Ikizukuri being Japanese for "prepared alive". It's a variety of sashimi (raw fish) where essentially the live fish is butchered so quickly that it's not yet dead while it's being eaten.
It's banned in several countries and considered cruel even by many in Japan, but there are apparently some connoisseurs who swear that the flavor is worth it. (Your fish can't get any fresher than live, after all.)
To me, it seems unreasonably cruel to carve something up into cuts of meat without killing it first. Even in nature, most predators kill their prey before eating it.
Discussion (6)
Actually, in nature there are many, many predators that don't kill their prey before eating it.

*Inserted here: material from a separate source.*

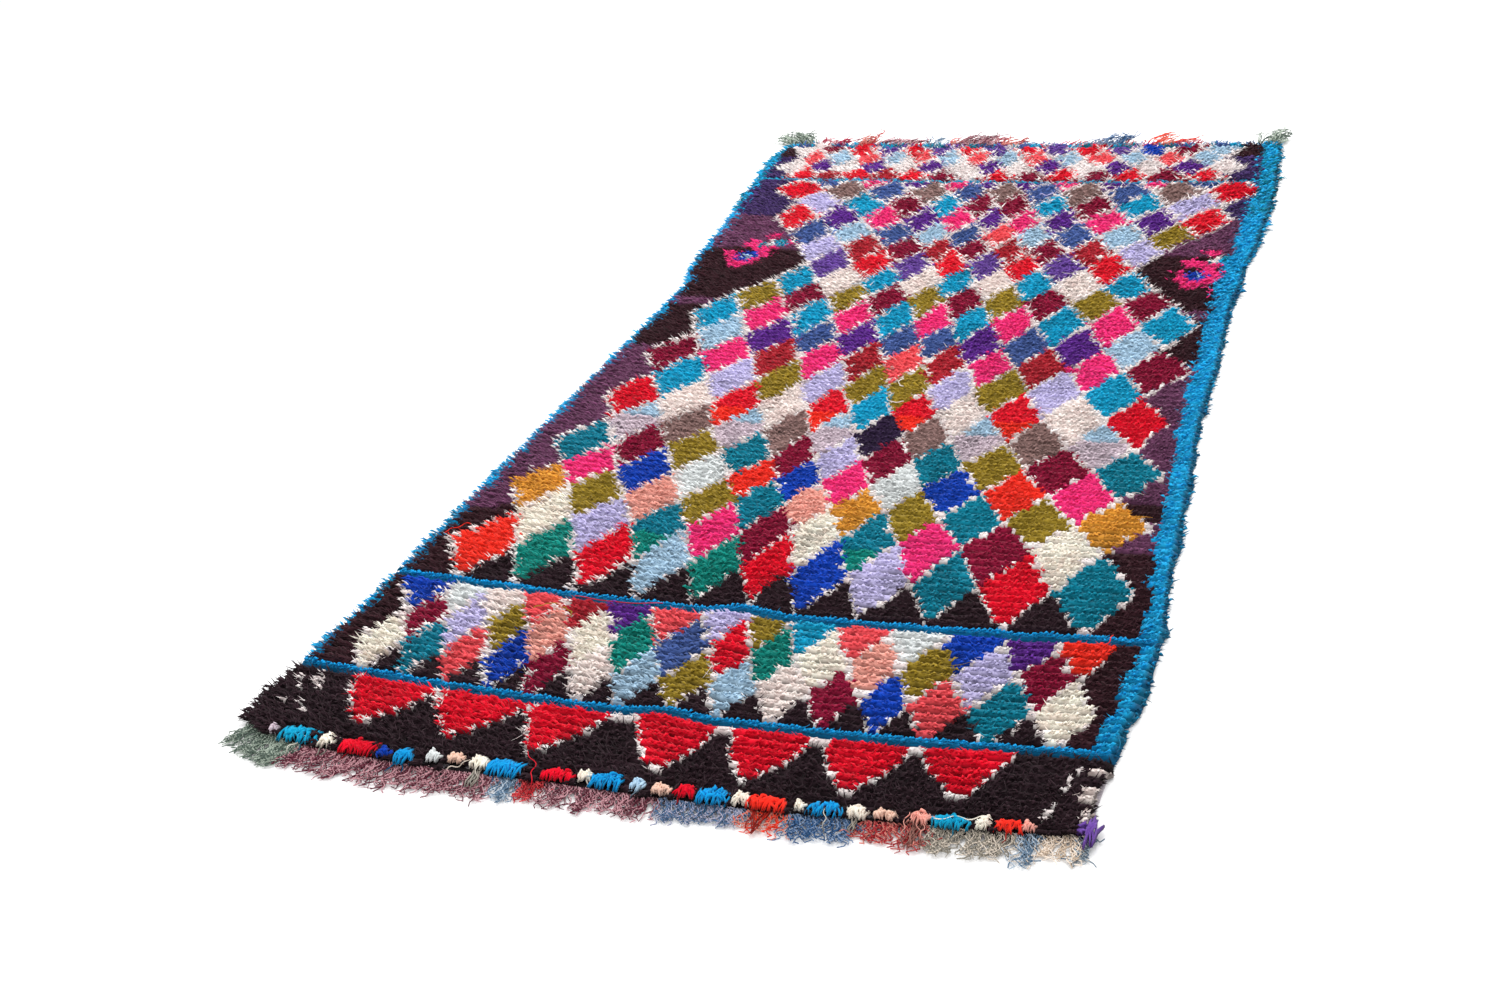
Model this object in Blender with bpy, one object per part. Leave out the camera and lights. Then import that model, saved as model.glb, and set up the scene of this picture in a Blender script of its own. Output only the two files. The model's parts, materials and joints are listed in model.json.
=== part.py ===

Predators don't care whether something is dead or not; all they care about is whether it can fight back or get away. Their only goal is to subdue prey to the point where it can be safely eaten.
Hyenas, for example, are able to swallow while running. They eat their prey while it's still running away from them. Fascinating and terrifying things, hyenas.
True, there are quite a few predators that eat their prey live but not whole. Sticking to vertebrates, though, most predators generally either attempt a kill (e.g. big cats targeting the carotid artery) or rip through their prey with a powerful bite (e.g. sharks and crocodiles), resulting in a quick death either way. (This is, of course, because the predator doesn't want the prey to struggle, and not due to compassion of any sort.)
None of that, of course, has any bearing when the act is performed by humans and the cruelty is judged by humans. I should've left out the last sentence of the claim's description on those grounds.
Oh, and while it's also unrelated to Ikizukuri's cruelty or lack thereof, there's also the fact that since the fish is live, it's certain that it hasn't been frozen to kill parasites. There are all kinds of fun roundworms that are on the lookout for a cozy new mammalian digestive tract to call home.
I totally agree that it's probably stupid for a person to eat live fish since fish are nasty, filthy creatures full of evilness, but I still don't think it's any more cruel than what happens in nature.
Cruelty would be yanking a fish out of the water, smacking it about the head a few times, letting it suffocate for a while, resubmerging it to let it get some oxygen, and then repeating (I believe this technique is called "airboarding").
Or eating it very slowly over the course of several hours, a tiny bite at a time, returning it to its tank after each bite. That'd be pretty mean.
Or pointing and laughing maniacally at it and calling it names before pulling it out of the tank; that'd be mean too.
Do you cry over craps being put in to boiling water?